A History of Sacrifice from the Sacred to the Secular

by Jonathan Sheehan

Pub Date: Jan. 27th, 2026
ISBN: 9780691190884
Publisher: Princeton Univ.

Sacrifice as an essential element in Christian history.

Historian of religion Sheehan provides a weighty treatise on the role of sacrifice in Christianity. The author makes note that whereas sacrifice has been an integral part of virtually every culture and religion through time, Christianity’s approach to the topic has been unique. “From early on,” he explains, “Christianity both abolished and absorbed sacrifice.” In other words, the Christian religion is based on the concept that “God became man in order that He might die, each drop of His innocent blood sufficient to satisfy what we owe to God.” Through that one perfect sacrifice, Christianity teaches, believers are exempt from the need for further sacrifice. Nevertheless, as Sheehan goes on to exhaustively detail, it was never quite that simple. Instead, Christianity built up an “archive” of ideas and practices based on the concept of sacrifice, which in turn molded the faith through time. “Christianity’s archive was (and is) constitutively heteronomous,” the author asserts, in both a distillation of his thesis and a prime example of his ponderous writing style.
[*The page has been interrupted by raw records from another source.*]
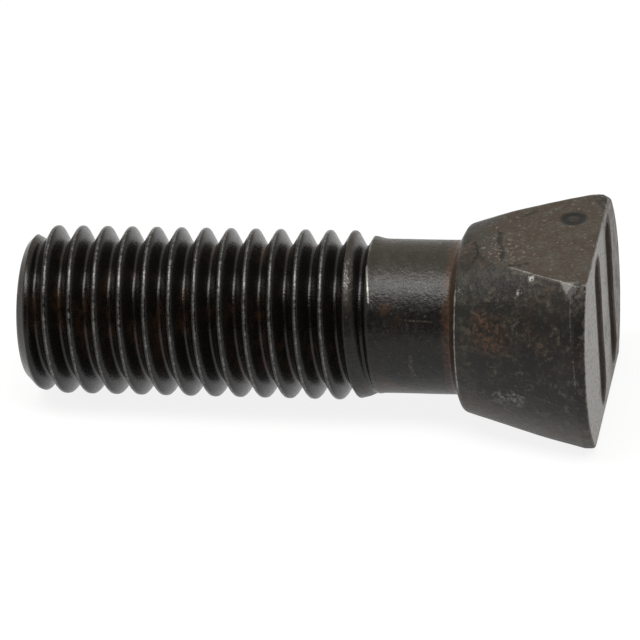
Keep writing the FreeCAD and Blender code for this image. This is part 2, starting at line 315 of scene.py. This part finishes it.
def add_tip(rows, s, around, rings):
    """The tip's face, from its middle out to the tip's edge."""
    for k in range(rings):
        rows.add(0.0, s.tip_radius * k / rings, around, 0.0, 0.0)


def add_thread(rows, s, around, join):
    """Rows that climb with the thread, from a full turn below the tip to past the shank's start."""
    climb = around / FULL_TURN * s.pitch
    start = s.phase - s.pitch / 4
    first = -3 - math.ceil(start / s.pitch)
    last = math.ceil((join - start) / s.pitch) + 1
    for turns in range(first, last):
        for place, radius in tooth(s):
            centre = start + turns * s.pitch + climb
            x = centre + place
            groove_at = centre + (s.pitch if place > s.pitch / 2 else 0.0)
            groove = radius + np.maximum(groove_at - s.groove_end, 0.0) * math.tan(s.runout_slope)
            blank = blank_radius(x, s)
            r = smooth_least(blank, groove, GROOVE_SOFT)
            r = np.where(x < 0.0, s.tip_radius, np.where(x > join, s.shank, r))
            crest = np.clip((r - s.crest) / (0.045 * MM) + 1, 0, 1)
            lip = bump_at(blank - groove, 0.08 * MM) * (x > s.runout_end - 0.9 * MM)
            deep = np.clip((blank - r) / (s.crest - s.root), 0, 1)
            rows.add(np.clip(x, 0.0, join), r, around, np.maximum(crest, lip), deep)


def head_profile(s, join, rings):
    """The shank, head and end face: along, radius, axis to flat, and the share of the end face's size."""
    corners = [
        (join, s.shank, 0.0),
        (s.shank_end, s.shank, 0.3 * MM),
        (s.shank_end + s.shoulder, s.small, 0.6 * MM),
        (s.full - s.rim_width, s.rim, 0.35 * MM),
        (s.full, s.rim, s.edge),
        (s.full, s.rim - 1.0 * MM, 0.0),
    ]
    profile = []
    for along, out in divided(rounded_line(corners, 6), HEAD_STEP)[1:]:
        inset = max(0.0, s.rim - out) if along > s.full - s.rim_width else 0.0
        ramp = max(0.0, s.ramp_end - along) * math.tan(s.ramp_slope)
        profile.append((along, out, s.flat - inset - ramp, 1.0))
    _, edge_out, edge_flat, _ = profile[-1]
    for k in range(1, rings + 1):
        share = 1 - k / rings
        profile.append((s.full, edge_out * share, edge_flat * share, share))
    return profile


def head_angles(columns, s, out, flat):
    """Angles of a row's points, gathered where the flats meet the round."""
    quadrant = columns // 4
    step = np.arange(columns + 1) % columns
    quarter = step // quadrant
    t = (step % quadrant) / quadrant
    t = np.where(quarter % 2 == 1, 1 - t, t)
    if out > flat * s.small / s.flat * 0.999:
        corner = math.asin(min(1.0, flat / max(out, 1e-9)))
    else:
        corner = math.asin(s.flat / s.small)
    on_round = corner * (1 - (1 - np.minimum(t / ROUND_SHARE, 1.0)) ** 1.45)
    across_flat = np.clip((t - ROUND_SHARE) / (1 - ROUND_SHARE), 0.0, 1.0) ** 1.3
    chord = math.cos(corner) * (1 - across_flat)
    on_flat = np.arctan2(math.sin(corner), chord)
    a = np.where(t < ROUND_SHARE, on_round, on_flat)
    turned = [a, math.pi - a, math.pi + a, FULL_TURN - a]
    a = np.select([quarter == k for k in range(4)], turned)
    a[-1] = FULL_TURN
    return a


def add_head(rows, s, around, join, rings):
    """Rows from the shank over the head's edges to the middle of the end face."""
    for along, out, flat, share in head_profile(s, join, rings):
        blend = eased((along - join) / (s.shank_end - join))
        a = around * (1 - blend) + head_angles(len(around) - 1, s, out, flat) * blend
        reach = flat / np.maximum(np.abs(np.sin(a)), 1e-6)
        forward = 1 - eased((along - s.shank_end) / (4.8 * MM))
        soft = (FLAT_SOFT + s.front_round * forward * forward) * max(share, 1e-3)
        radius = smooth_least(out, reach, soft) if blend > 0.9 else out
        on_edge = share > 0.999
        kept = eased((along - 33.4 * MM) / (1.6 * MM)) * on_edge
        corner_near = bump_at(out - reach, 0.07 * MM) * kept
        rim_near = bump_at(along - s.full + 0.04 * MM, 0.09 * MM) * on_edge
        rows.add(along, radius, a, np.clip(corner_near * 0.75 + rim_near * 0.6, 0, 1), 0.0)


def grid_of_bolt(s, m):
    """The bolt's surface as rows and columns of points, closed by a last column on the first."""
    around = np.arange(m.columns + 1) / m.columns * FULL_TURN
    join = s.runout_end + JOIN_PAST
    rows = Rows()
    add_tip(rows, s, around, m.tip_rings)
    add_thread(rows, s, around, join)
    add_head(rows, s, around, join, m.face_rings)
    return rows.points()


def groove_shape(y, z, s, side):
    """How deep an end groove is at a place on the end face, 0 to 1."""
    half = s.mark_width / 2
    beyond = np.maximum(np.abs(z) - (s.mark_length / 2 - half), 0.0)
    off = np.hypot(y - side, beyond)
    return 1 - eased((off - half * 0.45) / (half * 0.75))


def struck_flat(x, y, z, corner):
    """The way a struck corner faces, and how far the blow pushed each point in."""
    facing = Vector(corner.facing).normalized()
    off = [value - place * MM for value, place in zip((x, y, z), corner.place)]
    over = sum(part * lean for part, lean in zip(off, facing))
    away = np.sqrt(sum(part * part for part in off)) / (corner.reach * MM)
    return facing, np.maximum(over, 0.0) * eased((1 - away) / corner.fade)


def worn(points, s):
    """The worn surface: end grooves, punched ring, struck corners and wavering skin."""
    x, y, z = points[:, 0].copy(), points[:, 1].copy(), points[:, 2].copy()
    face = x > s.full - 0.001 * MM
    mark = np.maximum(groove_shape(y, z, s, s.mark_front), groove_shape(y, z, s, s.mark_back)) * face
    x -= mark * s.mark_depth

    struck = np.zeros(len(x))
    for corner in STRUCK_CORNERS:
        facing, push = struck_flat(x, y, z, corner)
        x -= push * facing.x
        y -= push * facing.y
        z -= push * facing.z
        struck = np.maximum(struck, np.clip(push / (0.06 * MM), 0, 1) * corner.shine)

    ring = np.hypot(x - s.ring_along, y - s.ring_side) - s.ring_radius
    z -= (1 - eased(np.abs(ring) / s.ring_width)) * (z > s.flat - 0.2 * MM) * s.ring_depth

    on_head = eased((x - s.shank_end) / (1.0 * MM))
    on_shank = eased((x - s.runout_end) / (0.6 * MM))
    for k in np.flatnonzero(on_shank):
        place = Vector((x[k], y[k], z[k])) * 400
        amount = (noise.noise(place) - 0.35) * SHANK_WAVER * on_shank[k]
        amount += (noise.noise(place * 3.1) - 0.4) * HEAD_WAVER * on_head[k]
        out = math.hypot(y[k], z[k])
        if out > 1.0 * MM:
            y[k] += y[k] / out * amount
            z[k] += z[k] / out * amount
        if face[k]:
            x[k] += (noise.noise(place * 1.3) - 0.6) * FACE_WAVER
    return np.stack([x, y, z], axis=1), mark, struck


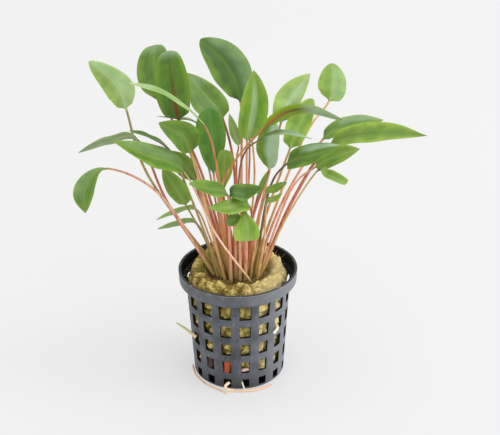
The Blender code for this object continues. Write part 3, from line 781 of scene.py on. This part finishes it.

This “archive” has been ever-growing, is multifaceted, and has gone on to have strong effects on broader cultures, up to the present day. Sheehan’s work can be lauded for its depth of research and rich use of obscure texts. However, it is written exclusively for a specialist, academic audience. The author’s impressive vocabulary and heavy prose will act as a stumbling block to all but the most erudite and committed of readers. His conclusions also grow more and more abstract as the book goes on, ending with the dawn of the age of science in the 19th century.

A feat of research, but overly lofty and inaccessible.